Hotel Booking System Design

Let's design a hotel booking system. I've worked on similar distributed systems at Amazon, so I'll leverage that experience here. I'm currently a Principal Engineer based in Seattle, so I'm used to dealing with high-scale, resilient service design.

Requirements

Here's a breakdown of the system's requirements. I'll focus on the core functionality for brevity. Let me know if you'd like to dive deeper into any specific aspect.

• Functional Requirements:
  • Users should be able to search for hotels by location, dates, and number of guests.
  • Users should be able to view hotel details (rooms, amenities, prices).
  • Users should be able to book rooms.
  • Users should be able to cancel bookings.
  • Hotels should be able to manage their room availability and pricing.
  • The system should handle concurrent bookings and prevent overbooking.
• Non-Functional Requirements:
  • Scalability: The system should handle a large number of users and bookings.
  • Availability: The system should be highly available and fault-tolerant.
  • Consistency: The system should ensure data consistency, especially regarding room availability.
  • Performance: The system should provide fast search and booking responses.
  • Security: The system should protect user data and prevent unauthorized access.

High-Level Design

We can break down the system into several key components:

1. User Interface (UI): The front-end for users to interact with the system (web and mobile).
2. API Gateway: Entry point for all requests, handling authentication, authorization, rate limiting, and routing requests to the appropriate services.
3. Search Service: Responsible for searching hotels based on user criteria.
4. Hotel Service: Manages hotel information, room details, and pricing.
5. Booking Service: Handles booking requests, manages booking records, and communicates with other services.
6. Payment Service: Processes payments for bookings. (We'll assume a 3rd party integration here to keep the scope reasonable).
7. Notification Service: Sends email/SMS confirmations and updates to users.
8. Cache: Used to cache frequently accessed data (e.g., hotel details, search results) to improve performance.
9. Database: Stores all persistent data (hotel information, bookings, user data).

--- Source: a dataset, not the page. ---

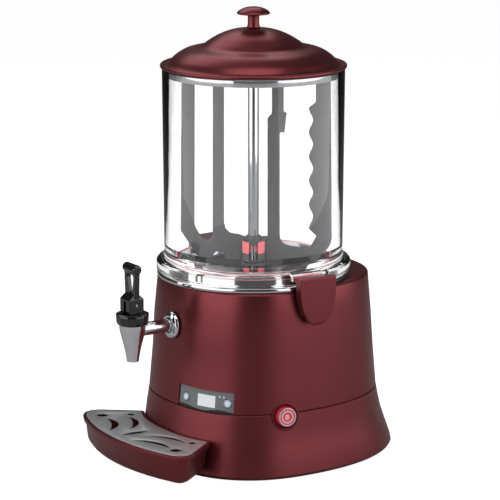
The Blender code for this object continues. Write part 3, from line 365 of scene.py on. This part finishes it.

Communication: The services will primarily communicate via REST APIs. For asynchronous tasks (e.g., sending notifications), we can use a message queue (e.g., Kafka or RabbitMQ).

[Diagram: A simple block diagram showing these components and their interactions would be helpful here. Unfortunately, I cannot draw diagrams.]

Data Model

Here's a simplified data model, focusing on the core entities:

Table	Columns	Data Type	Description
Hotels	hotelid (PK), name, location, description, amenities	INT, VARCHAR	Stores information about hotels.
Rooms	roomid (PK), hotelid (FK), roomtype, capacity, price	INT, INT, VARCHAR, INT, DECIMAL	Stores information about rooms within a hotel.
Bookings	bookingid (PK), userid (FK), roomid (FK), checkindate, checkoutdate, numguests, totalprice, bookingstatus	INT, INT, INT, DATE, DATE, INT, DECIMAL, ENUM	Stores booking information, including user, room, dates, and status (e.g., confirmed, cancelled).
Users	userid (PK), username, password, email	INT, VARCHAR	Stores user account information.
Availability	roomid (PK, FK), date (PK), availablerooms	INT, DATE, INT	Stores the number of available rooms for a given room type on a specific date. This helps prevent overbooking. A composite primary key is used.

API Design

Here are some key API endpoints:

• Search:
  • GET /hotels?location={location}&checkInDate={checkInDate}&checkOutDate={checkOutDate}&guests={guests}: Searches for hotels based on criteria. Returns a list of hotel IDs and summary info.
• Hotel Details:
  • GET /hotels/{hotelId}: Retrieves detailed information about a specific hotel.
• Room Details:
  • GET /hotels/{hotelId}/rooms/{roomId}: Retrieves details of a specific room within a hotel
• Booking:
  • POST /bookings: Creates a new booking.
    • Request body: {userId, roomId, checkInDate, checkOutDate, numGuests}
    • Response: bookingId
• Cancellation:
  • DELETE /bookings/{bookingId}: Cancels an existing booking.
• **Hotel Management (Authentication Required):
  • POST /hotels: Add a new hotel. (Restricted Access)
  • PUT /hotels/{hotelId}: Update a hotel (Restricted Access)
  • PUT /hotels/{hotelId}/rooms/{roomId}: Update a room (Restricted Access)

Tradeoffs

• Consistency vs. Availability: We can use a distributed database (e.g., Cassandra or DynamoDB) to achieve high availability. However, this may come at the cost of eventual consistency. For critical operations like booking, we need strong consistency. We can achieve this using distributed transactions or optimistic locking with retries.
• Monolith vs. Microservices: I've described a microservices architecture which gives us scalability and independent deployments. A monolithic architecture might be easier to develop initially, but less scalable and maintainable in the long run.

Alternative Approaches

• CQRS (Command Query Responsibility Segregation): For the search service, we can use CQRS. We can have a separate read model optimized for fast searching. The write model updates the read model asynchronously. This would improve search performance.
  • Pros: Improved search performance.
  • Cons: Increased complexity.
• Serverless Architecture: We could implement some of the services (e.g., Notification Service) using serverless functions (e.g., AWS Lambda). This can reduce operational overhead and costs.
  • Pros: Reduced operational overhead, pay-per-use pricing.
  • Cons: Cold starts, vendor lock-in.

Edge Cases

• Overbooking: The availability table is designed to prevent overbooking. When a booking request comes in, we first check the availability table to ensure that there are enough rooms available. If so, we decrement the available_rooms count and create the booking. We use a transaction to ensure atomicity.
• Concurrent Bookings: Multiple users might try to book the same room at the same time. We can use optimistic locking on the availability table to handle this. If the update fails due to a conflict, we retry the booking.
• Payment Failures: If the payment fails, we need to rollback the booking and release the room. We can use a saga pattern to handle this.
• Cancellation Policy: We need to implement a cancellation policy that defines the terms and conditions for cancelling bookings. This could include a cancellation fee or a deadline for cancellations.

Future Considerations

• Recommendation Engine: We could add a recommendation engine to suggest hotels based on user preferences and past bookings.
• Loyalty Program: We could implement a loyalty program to reward frequent users.
• Integration with External Services: We could integrate with other services, such as flight booking services or car rental services, to provide a more complete travel booking experience.
• Real-time Availability Updates: Implement real-time updates for room availability using WebSockets to improve the user experience. This would require updating the caching strategy.